§ Instruction: Reproduce each record below exactly as written.

Entries with parts and joints:
================

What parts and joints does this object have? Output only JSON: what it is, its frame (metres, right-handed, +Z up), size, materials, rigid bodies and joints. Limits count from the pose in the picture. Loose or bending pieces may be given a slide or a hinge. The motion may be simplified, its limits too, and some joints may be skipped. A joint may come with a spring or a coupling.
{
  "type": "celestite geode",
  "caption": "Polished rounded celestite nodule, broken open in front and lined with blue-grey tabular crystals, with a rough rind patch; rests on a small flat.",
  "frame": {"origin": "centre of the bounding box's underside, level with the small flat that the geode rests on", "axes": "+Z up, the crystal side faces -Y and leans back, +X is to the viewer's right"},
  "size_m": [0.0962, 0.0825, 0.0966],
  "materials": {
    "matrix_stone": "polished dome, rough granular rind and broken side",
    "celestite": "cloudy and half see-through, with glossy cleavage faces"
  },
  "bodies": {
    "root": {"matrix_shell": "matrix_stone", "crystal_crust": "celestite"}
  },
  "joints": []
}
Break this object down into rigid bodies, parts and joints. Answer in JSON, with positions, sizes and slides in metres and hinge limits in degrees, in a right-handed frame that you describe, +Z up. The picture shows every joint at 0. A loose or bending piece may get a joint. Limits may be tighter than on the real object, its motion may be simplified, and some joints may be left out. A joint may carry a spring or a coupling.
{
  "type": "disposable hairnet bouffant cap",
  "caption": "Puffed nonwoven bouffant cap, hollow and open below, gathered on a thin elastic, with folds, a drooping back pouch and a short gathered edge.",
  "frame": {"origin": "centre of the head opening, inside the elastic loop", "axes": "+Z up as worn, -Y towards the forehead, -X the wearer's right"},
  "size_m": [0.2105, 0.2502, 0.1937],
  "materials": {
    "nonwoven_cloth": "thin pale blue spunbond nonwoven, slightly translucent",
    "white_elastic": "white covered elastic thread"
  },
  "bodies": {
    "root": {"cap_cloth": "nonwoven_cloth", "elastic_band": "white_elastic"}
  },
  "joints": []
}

================

§ Worked solution:
What parts and joints does this object have? Output only JSON: what it is, its frame (metres, right-handed, +Z up), size, materials, rigid bodies and joints. Limits count from the pose in the picture. Loose or bending pieces may be given a slide or a hinge. The motion may be simplified, its limits too, and some joints may be skipped. A joint may come with a spring or a coupling.
{
  "type": "celestite geode",
  "caption": "Polished rounded celestite nodule, broken open in front and lined with blue-grey tabular crystals, with a rough rind patch; rests on a small flat.",
  "frame": {"origin": "centre of the bounding box's underside, level with the small flat that the geode rests on", "axes": "+Z up, the crystal side faces -Y and leans back, +X is to the viewer's right"},
  "size_m": [0.0962, 0.0825, 0.0966],
  "materials": {
    "matrix_stone": "polished dome, rough granular rind and broken side",
    "celestite": "cloudy and half see-through, with glossy cleavage faces"
  },
  "bodies": {
    "root": {"matrix_shell": "matrix_stone", "crystal_crust": "celestite"}
  },
  "joints": []
}
Break this object down into rigid bodies, parts and joints. Answer in JSON, with positions, sizes and slides in metres and hinge limits in degrees, in a right-handed frame that you describe, +Z up. The picture shows every joint at 0. A loose or bending piece may get a joint. Limits may be tighter than on the real object, its motion may be simplified, and some joints may be left out. A joint may carry a spring or a coupling.
{
  "type": "disposable hairnet bouffant cap",
  "caption": "Puffed nonwoven bouffant cap, hollow and open below, gathered on a thin elastic, with folds, a drooping back pouch and a short gathered edge.",
  "frame": {"origin": "centre of the head opening, inside the elastic loop", "axes": "+Z up as worn, -Y towards the forehead, -X the wearer's right"},
  "size_m": [0.2105, 0.2502, 0.1937],
  "materials": {
    "nonwoven_cloth": "thin pale blue spunbond nonwoven, slightly translucent",
    "white_elastic": "white covered elastic thread"
  },
  "bodies": {
    "root": {"cap_cloth": "nonwoven_cloth", "elastic_band": "white_elastic"}
  },
  "joints": []
}